A prime example of the conflict is the law suit filed in 2010 by PCFFA to challenge the county and the state water board to better regulate groundwater permits and use. The case, which is being handled for PCFFA by the Environmental Law Foundation in Oakland, has been stalled by maneuvers to move it from a court in Sacramento to one in Yreka and by an attempt by the state Farm Bureau to enter the case. Both motions were denied and are on appeal.
The case argues that a legal concept called public trust doctrine should be applied. In an earlier landmark decision, this concept was used to force the City of Los Angeles to extract less water from Mono Lake on the east slope of the Sierras.

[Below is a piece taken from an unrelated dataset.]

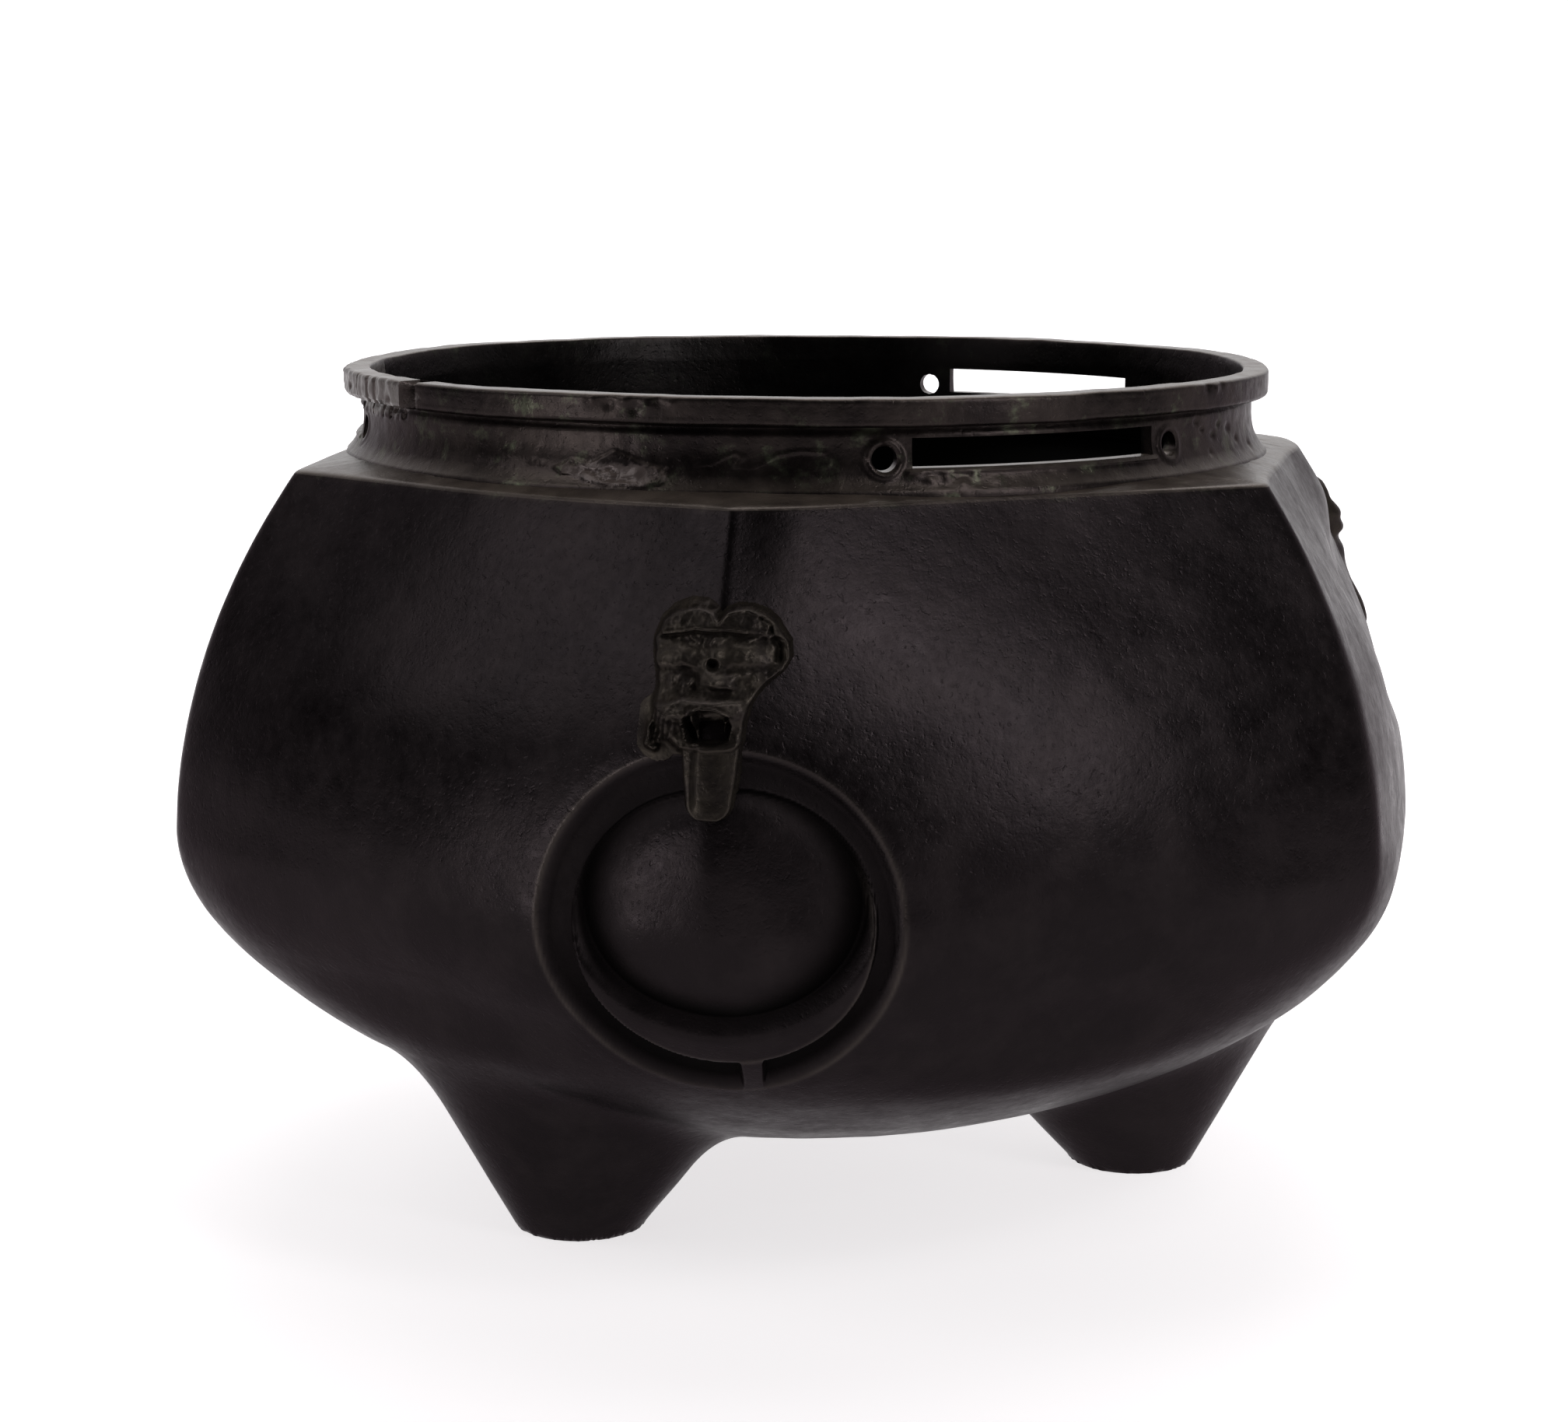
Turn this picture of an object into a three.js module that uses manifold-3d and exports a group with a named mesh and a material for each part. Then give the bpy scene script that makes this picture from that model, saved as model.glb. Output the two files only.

In the written comments from Klamath Riverkeeper and PCFFA, there is no need for further study linking pumping to reduced river flows for fish. That, they say, was already established by a study by Thomas Harter and others in 2008.
The 1980 adjudication also acknowledged the connection and created a no-pumping zone but the comments say that zone was drawn too narrowly. The comments also questioned the benefits that could be gained from increase in efficiency through better ditches and different types of sprinkler systems, since much leakage may actually end up back in the aquifer.
The Karuk Tribe also provided commentary for the groundwater plan that praised the overall concept but questioned specifics. Michael Thom, the Tribe’s vice-chairman, wrote, “In particular, we note that the plan fails to address fish flow needs.”
The Karuk input noted that the Scott Groundwater Advisory Committee had no members representing communities in Siskiyou County or elsewhere downstream “that actually have a vested interest in fisheries.”
The Karuk comments also noted that the Scott groundwater plan ignored the Papadopulos study. In its news release on the study, the Tribe said, “Before the adjudication, it was rare for flows to ever drop below 30 cubic feet per second (cfs). In fact between 1942 and 1980, the Scott dropped below 30 cfs on average only 5.6 days a year, mostly in drought years. Between 1980 and 2009, the flows dipped below 30 cfs on average 35 days a year. (In 2012), the river has been below 30 cfs since August 3rd!”
Another source of input to the county came from the National Marine Fisheries Service office in Arcata. The letter adopts an optimistic tone and says that it hopes that ongoing but still unfinished studies by Thomas Harter and also work by Dr. Steve Orloff from UC Davis Extension will improve performance of the groundwater model in a way that “will provide for sustainable agriculture as well as improve instream conditions for salmon.”
The NMFS input paid a special tribute to the value of beaver ponds as habitat for rearing coho salmon, a protected species. They encouraged the participation of Dr. Michael Pollock, a specialist in stream ecology and the influence of beavers with their Northwest Fisheries Science Center.